Même pour l’Espagne, donc — surtout pour l’Espagne — la voie de l’épanouissement démocratique passe par la Constituante européenne.
Andrea Chiti Batelli
[1] Du même, La problemática constitucional francesa : La crisis dei poder ejecutivo, Zaragoza, 1957, 134 p. (extrait de la revue « Universidad » de Saragosse).
[2] Du même, Colección de leyes fundamentales, Textos editatos por Ramón Sáinz de Varanda con la colaboración de Federico Laguna Aranda y Tomás Sanchez Casajus, Zaragoza, 19-57.
[3] Du même, Hacia un gobierno europeo, Academia Aragonesa de Ciencias Sociales de la Universidad de Zaragoza, Zaragoza, 1960.
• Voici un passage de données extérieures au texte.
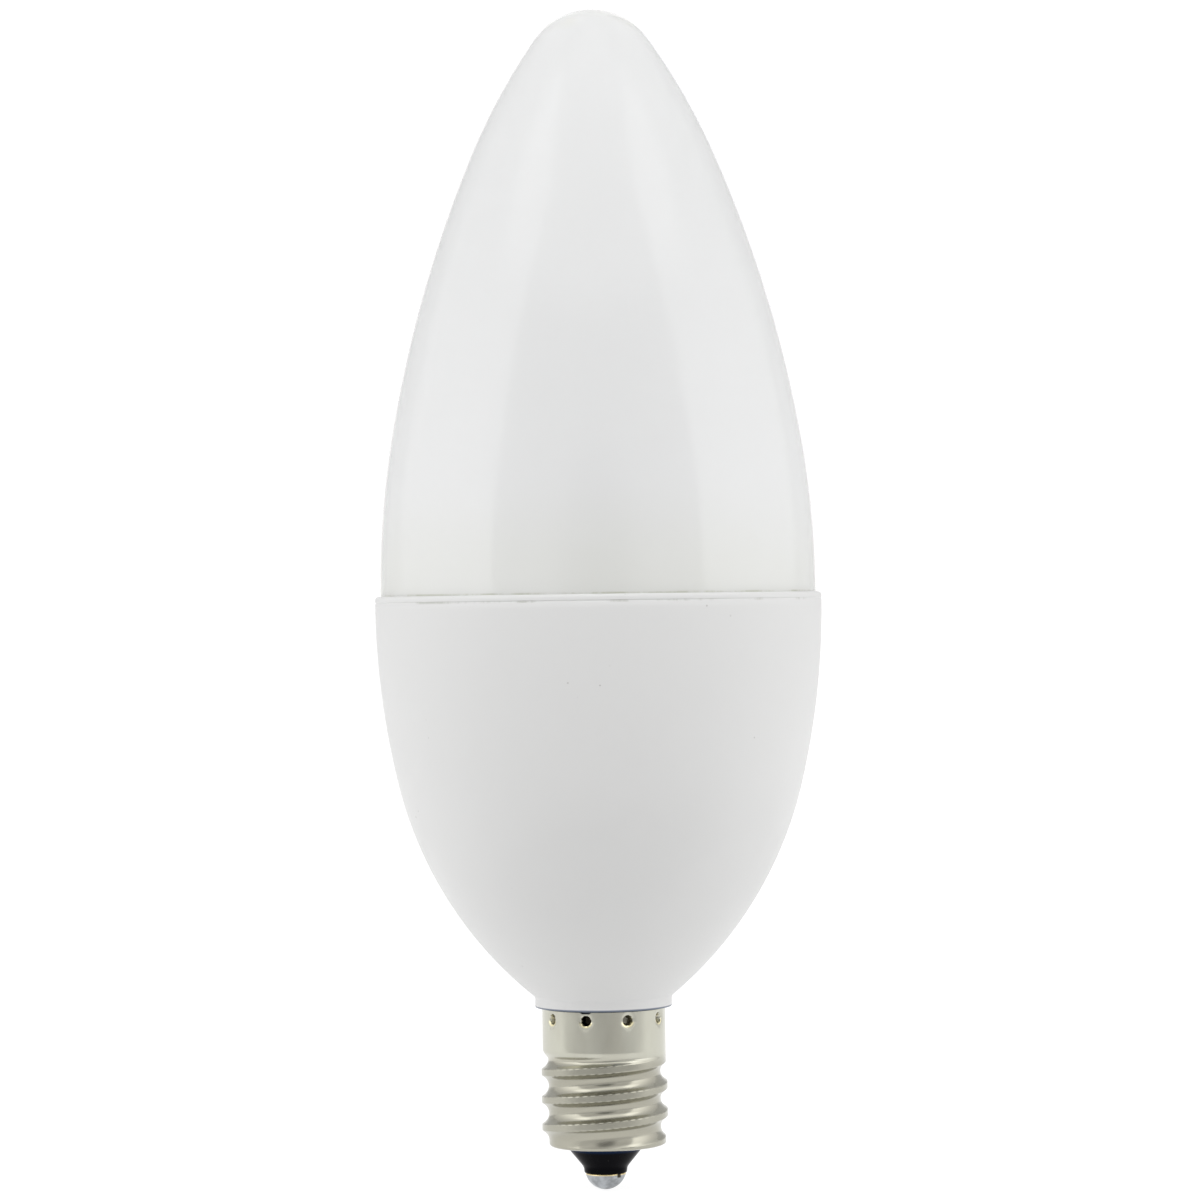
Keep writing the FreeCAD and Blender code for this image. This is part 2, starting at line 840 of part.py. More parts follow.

[4] Les Espagnols devant l’Europe, p. 66 spp. Des enquêtes spécialement organisées par Sáinz de Varanda (ibid. p. 38 spp.) et auxquelles l’« Economist » s’est longuement intéressé (dans l’article Spanish opinions and Europe du 14 février 19’62) prouvent dans quelle mesure, au contraire, cette opinion publique est prête à accepter l’idée de l’unité européenne, et la présence espagnole dans cette unité : ce qui explique les craintes — et les mensonges — du gouvernement et des milieux officiels.
[5] Du même, Convención Europea de los Derechos del Hombre, Acad. Arag. de Ciencias Sociales, Zaragoza 1959, 47 p.